▶ Supplied information
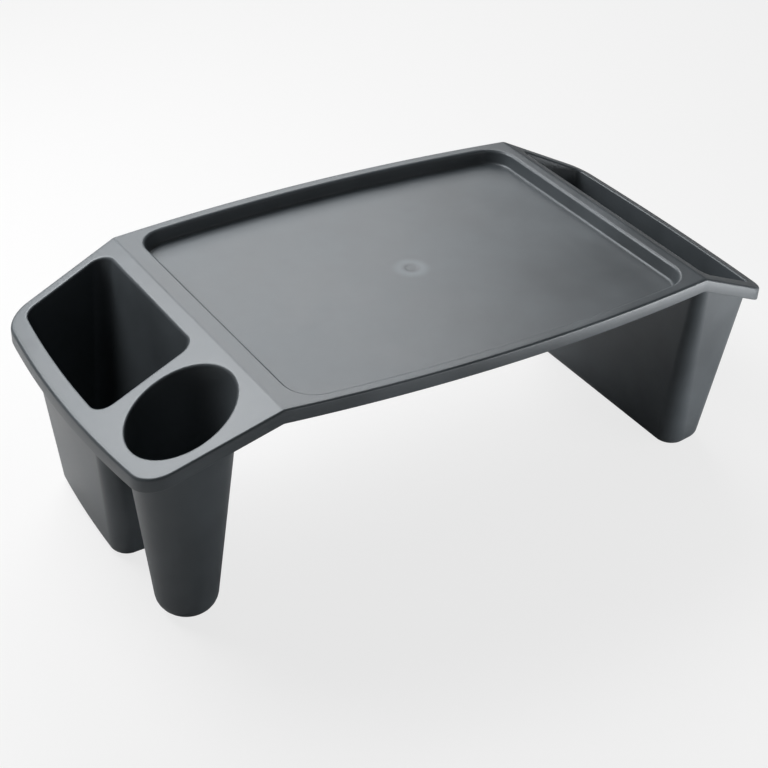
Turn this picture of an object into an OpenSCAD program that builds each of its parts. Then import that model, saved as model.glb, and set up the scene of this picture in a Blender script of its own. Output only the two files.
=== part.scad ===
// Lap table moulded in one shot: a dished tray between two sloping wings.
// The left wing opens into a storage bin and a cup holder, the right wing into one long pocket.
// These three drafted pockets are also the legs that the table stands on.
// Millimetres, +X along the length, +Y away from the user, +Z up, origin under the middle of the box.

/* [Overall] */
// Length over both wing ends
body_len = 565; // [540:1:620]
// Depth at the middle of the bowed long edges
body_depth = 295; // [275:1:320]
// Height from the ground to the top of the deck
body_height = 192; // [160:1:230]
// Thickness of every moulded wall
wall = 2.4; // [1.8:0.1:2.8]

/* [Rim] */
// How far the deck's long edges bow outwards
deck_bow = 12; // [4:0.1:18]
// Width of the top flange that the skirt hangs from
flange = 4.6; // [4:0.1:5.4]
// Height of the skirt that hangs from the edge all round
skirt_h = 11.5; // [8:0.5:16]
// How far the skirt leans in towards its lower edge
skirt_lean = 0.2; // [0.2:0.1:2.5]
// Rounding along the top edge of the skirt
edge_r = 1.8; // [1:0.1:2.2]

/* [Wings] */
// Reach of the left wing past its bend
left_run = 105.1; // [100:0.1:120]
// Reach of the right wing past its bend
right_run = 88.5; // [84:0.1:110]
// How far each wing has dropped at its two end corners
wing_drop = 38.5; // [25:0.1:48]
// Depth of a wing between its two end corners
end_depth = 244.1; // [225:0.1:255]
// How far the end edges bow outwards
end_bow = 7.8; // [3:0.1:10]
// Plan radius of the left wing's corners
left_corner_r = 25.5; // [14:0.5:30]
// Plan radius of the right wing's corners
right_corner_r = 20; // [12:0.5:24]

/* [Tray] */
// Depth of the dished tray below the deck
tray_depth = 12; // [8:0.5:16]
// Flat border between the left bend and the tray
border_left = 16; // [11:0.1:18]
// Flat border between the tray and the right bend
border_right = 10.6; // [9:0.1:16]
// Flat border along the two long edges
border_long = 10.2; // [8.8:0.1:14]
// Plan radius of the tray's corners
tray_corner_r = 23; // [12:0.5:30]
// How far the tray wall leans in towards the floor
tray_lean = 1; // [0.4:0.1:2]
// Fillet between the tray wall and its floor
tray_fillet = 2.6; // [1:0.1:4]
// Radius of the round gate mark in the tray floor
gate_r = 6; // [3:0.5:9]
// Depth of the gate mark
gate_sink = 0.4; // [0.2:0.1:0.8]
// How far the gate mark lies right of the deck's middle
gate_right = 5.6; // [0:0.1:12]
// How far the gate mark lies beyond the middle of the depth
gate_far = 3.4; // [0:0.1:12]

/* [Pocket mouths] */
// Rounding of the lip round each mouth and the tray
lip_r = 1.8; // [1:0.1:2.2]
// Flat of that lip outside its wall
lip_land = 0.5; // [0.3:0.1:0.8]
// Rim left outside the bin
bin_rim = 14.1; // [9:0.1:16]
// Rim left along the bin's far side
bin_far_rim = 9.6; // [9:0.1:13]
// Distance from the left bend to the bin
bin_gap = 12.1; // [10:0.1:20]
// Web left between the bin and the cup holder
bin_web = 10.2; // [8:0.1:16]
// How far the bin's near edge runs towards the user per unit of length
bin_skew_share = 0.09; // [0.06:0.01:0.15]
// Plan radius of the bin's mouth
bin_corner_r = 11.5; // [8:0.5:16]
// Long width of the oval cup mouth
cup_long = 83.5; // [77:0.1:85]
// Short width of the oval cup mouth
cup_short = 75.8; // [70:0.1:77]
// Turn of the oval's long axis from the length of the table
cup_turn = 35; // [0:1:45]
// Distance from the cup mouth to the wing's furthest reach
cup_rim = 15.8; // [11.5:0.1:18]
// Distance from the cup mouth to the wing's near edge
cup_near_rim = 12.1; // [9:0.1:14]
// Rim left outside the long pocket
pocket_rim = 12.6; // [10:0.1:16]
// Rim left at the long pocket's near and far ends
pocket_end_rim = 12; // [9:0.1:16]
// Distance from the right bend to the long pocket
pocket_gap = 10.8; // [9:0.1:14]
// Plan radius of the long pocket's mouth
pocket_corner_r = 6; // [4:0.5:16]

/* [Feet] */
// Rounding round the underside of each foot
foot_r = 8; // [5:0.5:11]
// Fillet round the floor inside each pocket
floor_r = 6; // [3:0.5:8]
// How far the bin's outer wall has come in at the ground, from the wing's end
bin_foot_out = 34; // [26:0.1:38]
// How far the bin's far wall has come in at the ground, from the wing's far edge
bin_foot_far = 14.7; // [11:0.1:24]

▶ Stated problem
Pull out every line containing "that".

▶ Expected answer
Turn this picture of an object into an OpenSCAD program that builds each of its parts. Then import that model, saved as model.glb, and set up the scene of this picture in a Blender script of its own. Output only the two files.
// These three drafted pockets are also the legs that the table stands on.
// Width of the top flange that the skirt hangs from
// Height of the skirt that hangs from the edge all round
// Flat of that lip outside its wall